Open vs Closed systems

When we are dealing with a closed system, where we control both producer and consumer behavior, if some part of the system becomes overloaded, requests will start to fail with errors or timeout, but we can define how producers will react, how many times will they retry before giving up, if we want them to retry right away or should they have some backoff policy. This is not that easy to accomplish, if not impossible at all, when we are dealing with an open system where our input originates from an unknown number of producers that we cannot control or trust. In this case, it is not feasible to make them slowdown.

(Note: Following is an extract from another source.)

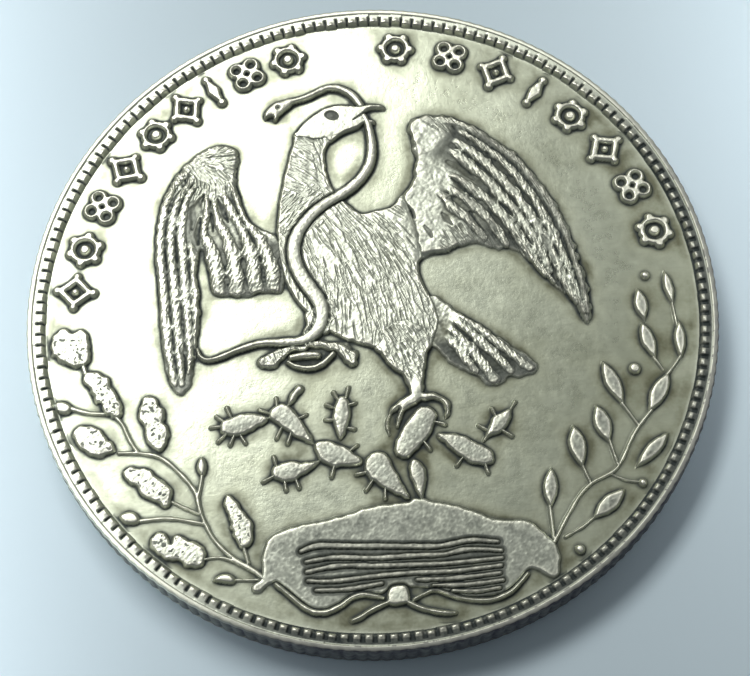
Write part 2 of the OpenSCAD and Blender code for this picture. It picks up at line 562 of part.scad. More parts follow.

This is where a circuit-breaker could help, it works like the bouncer at the disco’s door, letting people in or sending them away. This component is a proxy that seats in front of our system and decides if a given request goes through or not, based in a set of tracked system metrics: failures, queue sizes, timeouts and similar. When any of this metrics is considered above a defined threshold it returns an error back to the client and prevents further computation, shielding the downstream components from further impact.

In the end

When preparing for unexpected load it is easy to get lost in the multitude of possibilities and issues that need to be considered, however inaction will eventually lead to failure. When trying to improve system resiliency it becomes interesting to analyse, test, measure and reason, figuring out which approach works best for each specific component, taking into consideration complexity, requirements, infrastructure, cost limitations, etc.